= Reading and autism =

Reading abilities among autistic people tend to differ from non-autistic people. Even among those without intellectual disability or comorbid disorders that could influence reading fluency, most autistic children have below-average reading ability. Severity of autistic traits is negatively correlated with reading abilities in autistic children across multiple domains.

Compared to neurotypical peers, who have a general preference for fiction text compared to nonfiction, autistic adults with normal intelligence have little preference either way. However, autistic children prefer fiction to nonfiction, with little difference from their same-aged neurotypical peers.

==Reading fluency==
Preschool-aged children with autism tend to have better alphabet knowledge but lower print-concept knowledge and print interest compared to their typically developing peers. A majority of school-aged autistic children are impaired in terms of reading rate, although reading speed is highly variable.

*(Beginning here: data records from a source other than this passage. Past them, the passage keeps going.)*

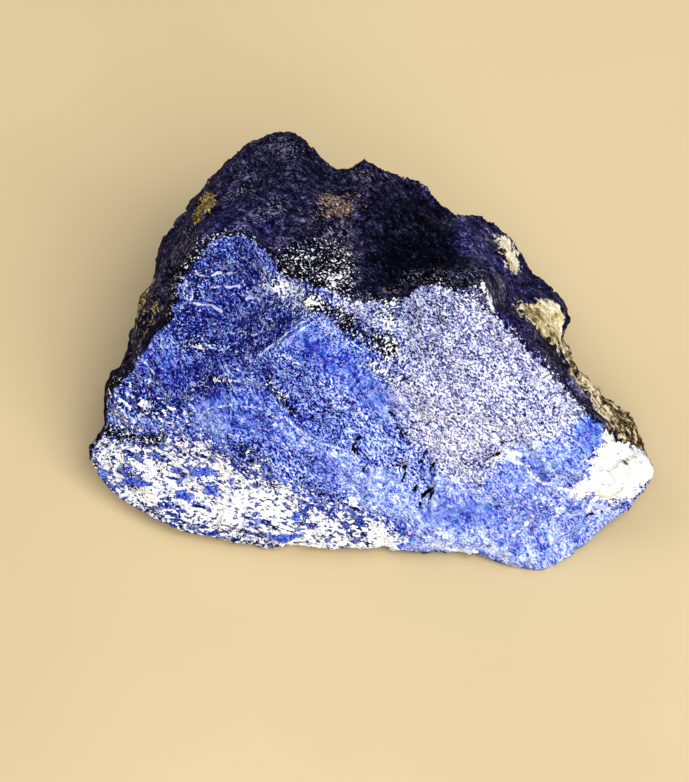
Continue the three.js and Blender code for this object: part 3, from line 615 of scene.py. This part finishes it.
def makeReliefTree():
    tree = bpy.data.node_groups.new("stone relief", "GeometryNodeTree")
    sockets = [("Geometry", "INPUT", "Geometry"), ("Material", "INPUT", "Material"),
               ("Geometry", "OUTPUT", "Geometry")]
    sockets += [(name, "INPUT", "Float") for name in stoneSurface["relief"]]
    for name, way, kind in sockets:
        tree.interface.new_socket(name, in_out=way, socket_type=f"NodeSocket{kind}")
    given = tree.nodes.new("NodeGroupInput").outputs
    place = tree.nodes.new("GeometryNodeInputPosition").outputs[0]
    normal = tree.nodes.new("GeometryNodeInputNormal").outputs[0]

    def attribute(name):
        node = addNode(tree, "GeometryNodeInputNamedAttribute", {"data_type": "FLOAT"}, Name=name)
        return node.outputs["Attribute"]

    height = 0.0
    for name in ("Chip", "Flake", "Break"):  # each cell is a plane with its own slant
        cells = addNode(tree, "ShaderNodeTexVoronoi", {"voronoi_dimensions": "3D"}, Vector=place,
                        Scale=given[f"{name} Scale"]).outputs
        offset = vectorMaths(tree, "SUBTRACT", place, cells["Position"])["Vector"]
        slant = vectorMaths(tree, "SUBTRACT", cells["Color"], (0.5, 0.5, 0.5))["Vector"]
        rise = vectorMaths(tree, "DOT_PRODUCT", offset, slant)["Value"]
        rise = maths(tree, "MULTIPLY", rise, given[f"{name} Tilt"])
        if name == "Break":  # only on the sides away from the broken face
            rise = maths(tree, "MULTIPLY", rise, attribute("hidden"))
        height = maths(tree, "ADD", height, rise)
    for name, detail, rough in (("Lump", 2.0, 0.5), ("Tooth", 3.0, 0.6), ("Grain", 1.0, 0.5)):
        noise = noiseAt(tree, place, given["Seed"], given[f"{name} Scale"], detail, rough)
        size = maths(tree, "MULTIPLY", given[f"{name} Height"], 2.0)
        height = maths(tree, "MULTIPLY_ADD", maths(tree, "SUBTRACT", noise, 0.5), size, height)
    fromLip = maths(tree, "DIVIDE", attribute("lip"), given["Lip Width"])
    lipShare = maths(tree, "SUBTRACT", 1.0, fromLip, clamp=True)
    height = maths(tree, "MULTIPLY_ADD", lipShare, given["Lip Height"], height)
    height = maths(tree, "SUBTRACT", height, attribute("carve"))
    height = maths(tree, "MULTIPLY", height, attribute("free"))
    move = addNode(tree, "ShaderNodeVectorMath", {"operation": "SCALE"}, Vector=normal, Scale=height)
    moved = addNode(tree, "GeometryNodeSetPosition", Geometry=given["Geometry"], Offset=move.outputs[0])
    real = addNode(tree, "GeometryNodeRealizeInstances", Geometry=moved.outputs[0])
    dressed = addNode(tree, "GeometryNodeSetMaterial", Geometry=real.outputs[0], Material=given["Material"])
    smooth = addNode(tree, "GeometryNodeSetShadeSmooth", Geometry=dressed.outputs[0])
    addNode(tree, "NodeGroupOutput", Geometry=smooth.outputs[0])
    return tree


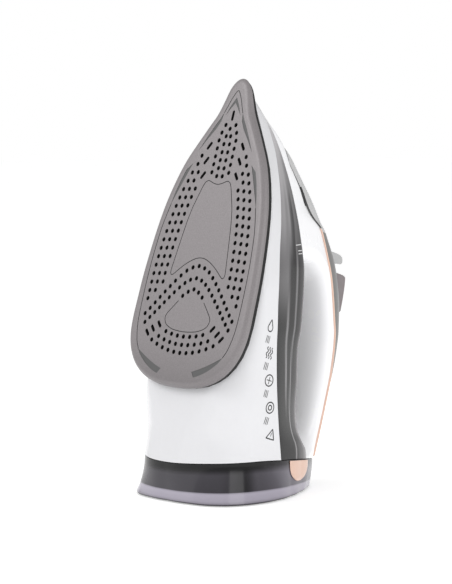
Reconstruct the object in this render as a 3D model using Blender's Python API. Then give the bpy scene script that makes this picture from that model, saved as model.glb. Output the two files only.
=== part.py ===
"""A steam iron standing on its heel, as an assembly of separate pieces.

Shapes are drawn in the iron's own frame, in millimetres: u runs from the soleplate's heel to its
tip, v across, w up from the ironing face. place() turns that frame so that the iron stands on its
heel with the tip up: v becomes world X, and the ironing face leans back from the -Y side.
"""

import math

import bmesh
import bpy
import numpy as np
from mathutils import Matrix, Vector

for old in list(bpy.data.objects):
    bpy.data.objects.remove(old, do_unlink=True)

# ---------------------------------------------------------------- driving dimensions, mm and degrees
LEAN = math.radians(17.2)
SOLE_LENGTH = 226.0
SOLE_HALF_WIDTH = 60.2
SOLE_THICK = 5.5
SOLE_HEEL_Z = 81.0
DEPTH_CENTRE = 80.214
WALL = 2.2
GAP = 0.3
HOLE_RADIUS = 1.35
SLOT_WIDTH = 2.4
CASTING_INSET = 14.0
HANDLE_ROUND = 16.0
LID_HINGE = (188.6, 44.0)
LEVER_SLIDE = 8.0
BUTTON_TRAVEL = 3.0

COS = math.cos(LEAN)
SIN = math.sin(LEAN)
STANCE = Matrix(((0, 1, 0, 0), (SIN, 0, COS, -DEPTH_CENTRE), (COS, 0, -SIN, SOLE_HEEL_Z), (0, 0, 0, 1)))


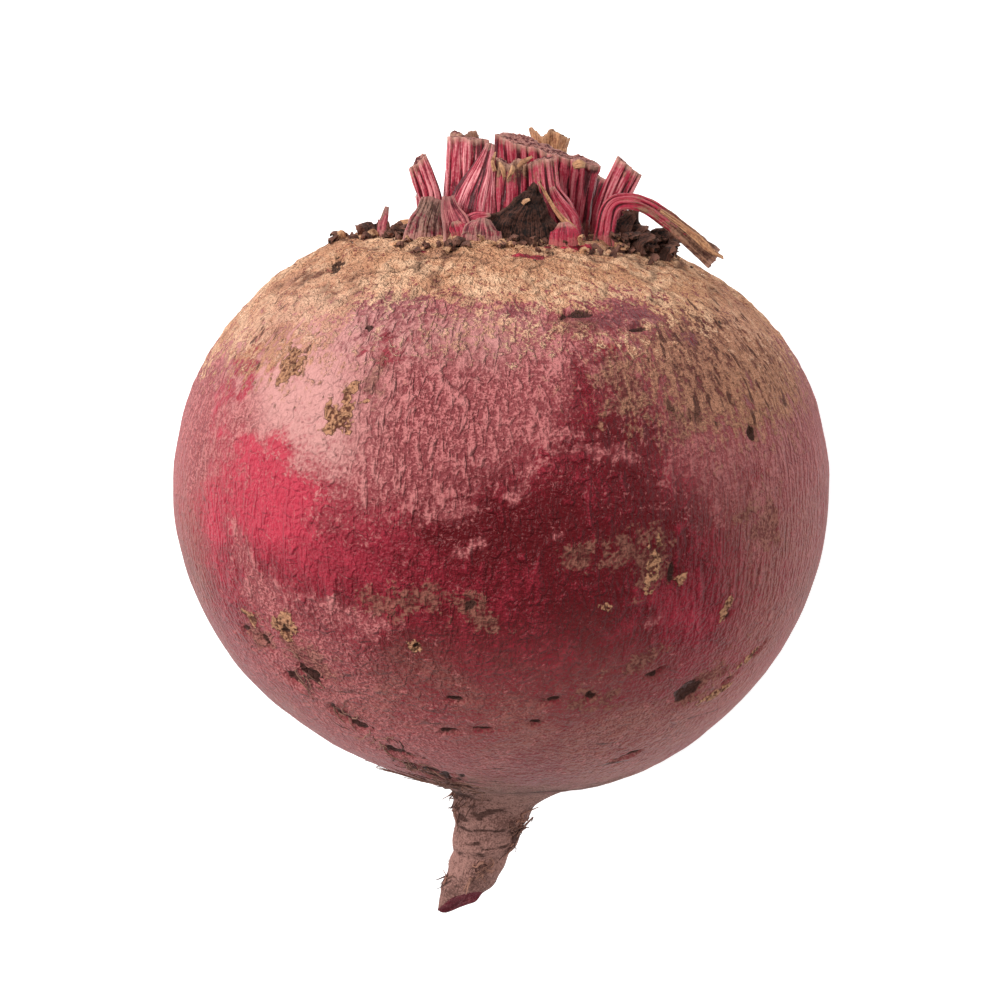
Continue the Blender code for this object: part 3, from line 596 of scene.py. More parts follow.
@dataclass(frozen=True)
class Blade:
    """A curved, channelled stalk or scale, swept along its spine and sunk into the crown.

    spine, faces, widths, thick, bow, ribs, rib, slope, tear and wave are those
    of the solid. step is how far the front of its cut end lies below the back,
    dry how dry it is at its base and at its tip, dusty how pale its crests
    are, crumple how far its dried surface buckles in mm, and split how deep its
    tip is torn. stands tells whether its foot is set on the crown.
    """

    node: str
    slot: Slot
    spine: list
    faces: list
    widths: tuple
    thick: tuple
    bow: tuple
    ribs: int = 0
    rib: float = 0.0
    slope: float = 0.0
    step: float = 0.0
    tear: float = 0.0
    wave: float = 0.0
    dry: tuple = (0.0, 0.35)
    dusty: float = 0.6
    crumple: float = 0.12
    split: float = 0.0
    sink: float = 0.9
    stands: bool = True
    rows: int = 64
    around: int = 128
    seed: int = 1

    def section(self) -> tuple[Array, Array]:
        """Places round the cross-section: how far across from -1 to 1, and how deep in from 0 to 1.

        A rounded oblong whose corners are arcs, with its points spaced evenly along it.
        """
        turn = np.linspace(0.0, 2.0 * math.pi, 1440)
        across = np.sign(np.cos(turn)) * np.abs(np.cos(turn)) ** 0.35
        deep = 0.5 - 0.5 * np.sign(np.sin(turn)) * np.abs(np.sin(turn)) ** 0.45
        aspect = 2.0 * max(self.thick) / max(self.widths)
        length = np.concatenate(((0.0,), np.cumsum(np.hypot(np.diff(across), aspect * np.diff(deep)))))
        even = np.linspace(0.0, length[-1], self.around, endpoint=False)
        return np.interp(even, length, across), np.interp(even, length, deep)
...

Autistic children tend to have similar ability at reading words versus nonwords. In autistic adolescents without intellectual disability, automatic word recognition tends to be similar to typically-developing peers.

==Reading comprehension==
Autistic adolescents frequently achieve disproportionately low reading comprehension test scores compared to their measured IQ. Reading comprehension in autistic people tends to be disproportionately impaired compared to other reading skills, with nearly all school-aged autistic children being at least one standard deviation below population norms in terms of comprehension ability. Autistic people also often struggle to make inferences about a text.

Some researchers attribute the discrepancy to difficulties for autistic people in applying background knowledge to ambiguities in a text. Reading comprehension difficulties may also stem from a lack of background knowledge, particularly when reading texts requiring social knowledge: Autistic people tend to struggle more with comprehending texts that require higher levels of social knowledge, and may therefore prefer nonfiction to more socially-complex fiction, although this does not account for the entirety of the reading comprehension gap. However, other research has found that autistic people do not lack the social comprehension to understand narrative texts, which often require a lot of social understanding compared to nonfiction. Other research has suggested that deficits in working memory may account for lower reading comprehension abilities among autistic people. The bottom-up processing style common in autistic people may also contribute, as many autistic people focus strongly on details but struggle to understand the bigger picture.

==Learning disabilities==
===Dyslexia===
A study of adults diagnosed with Asperger's disorder found that about 14% of the sample had comorbid dyslexia. Autism and dyslexia are also both highly comorbid with attention-deficit/hyperactivity disorder. The gene MRPL19 is associated with both autism and dyslexia, and both autistic and dyslexic brains have differences in their neuronal fibers. Both autistic and dyslexic children are also impaired in their ability to perceive global motion.

===Hyperlexia===
Hyperlexia is defined as word-decoding ability superior to reading-comprehensive ability. Hyperlexia and autism are commonly comorbid: 84% of people with hyperlexia are also autistic, and about up to 20% of autistic children are hyperlexic. Some researchers have suggested that hyperlexia may be a first step in a non-social language acquisition pathway.

==Therapies and tools==
Tools developed for typically-developing young children learning to read, such as the MimioSprout Early Reading software, may also be effective for autistic children. Adaptive tools designed to simplify passages, particularly by reducing metaphors, textual ambiguities, and slang, can also improve reading comprehension in autistic adolescents and adults. Modified versions of Reread-Adapt and Answer-Comprehend (RAAC) may also help autistic people improve in reading skills, particularly in oral reading.

Reading itself can serve as a tool to help autistic people with social challenges: The social benefits of narrative texts, often assumed to only apply to neurotypical readers, also extend to autistic readers. Shared reading can also help facilitate social learning in autistic children.